By default, Pinot transforms null values coming from the data source to a default value determined by the type of the corresponding column (or as specified in the schema). Eg: for INT column, the default will be 0 and for STRING column, the default is "null"
. This transformation is necessary to ensure all the indices can be built correctly during segment creation. However, we're now unable to keep track of the null values in the Pinot table and hence cannot support queries such as:
select count(*) from my_table where column IS NOT NULL
There is a workaround by matching with default values in the filter predicate. However, this is error prone since oftentimes it's difficult to distinguish valid values from the default null values.
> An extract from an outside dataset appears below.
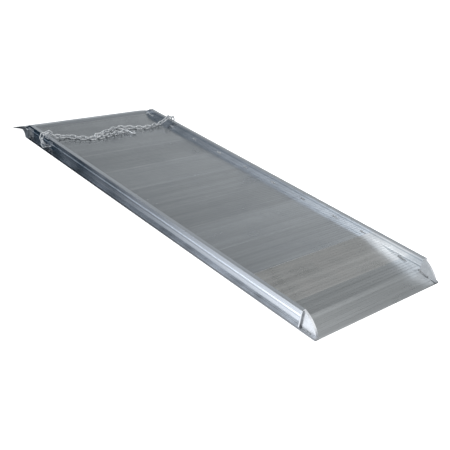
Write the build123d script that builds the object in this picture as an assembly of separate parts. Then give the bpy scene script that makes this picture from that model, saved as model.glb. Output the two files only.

Therefore, we added first class NULL value support in Pinot for overcoming this limitation. As of today, the latest version supports NULL filter predicates only. Generic support for NULL handling in query execution is in progress (eg: within aggregation functions such as count
or sum
).
To turn on NULL
handling, simply enable the boolean flag in the table index config called as nullHandlingEnabled
(please see tableIndexConfig section). Please note - this will cause Pinot to use additional memory and disk space per segment. The details are as follows:
During data ingestion (either realtime/offline) eachGenericRow
object derived from the original data source record keeps track of all the column names containing null values. This is done as part of the NullValueTransformer
. For each such column, the segment creation logic updates a NULL value vector (implemented by a roaring bitmap) with the corresponding document ID. Effectively, at the end of the segment creation process we get a per column NULL value vector which can give us the set of document IDs containing null values for that column. This per column vector is then exposed through the DataSource
interface for use in query execution.
During Query execution, if the query includes a IS NULL
or IS NOT NULL
predicate as shown above, we fetch the NULL value vector for the corresponding column within FilterPlanNode
and retrieve the corresponding bitmap which represents all document IDs containing NULL values for that column. This bitmap is then used to create a BitmapBasedFilterOperator
which does the actual filtering operation.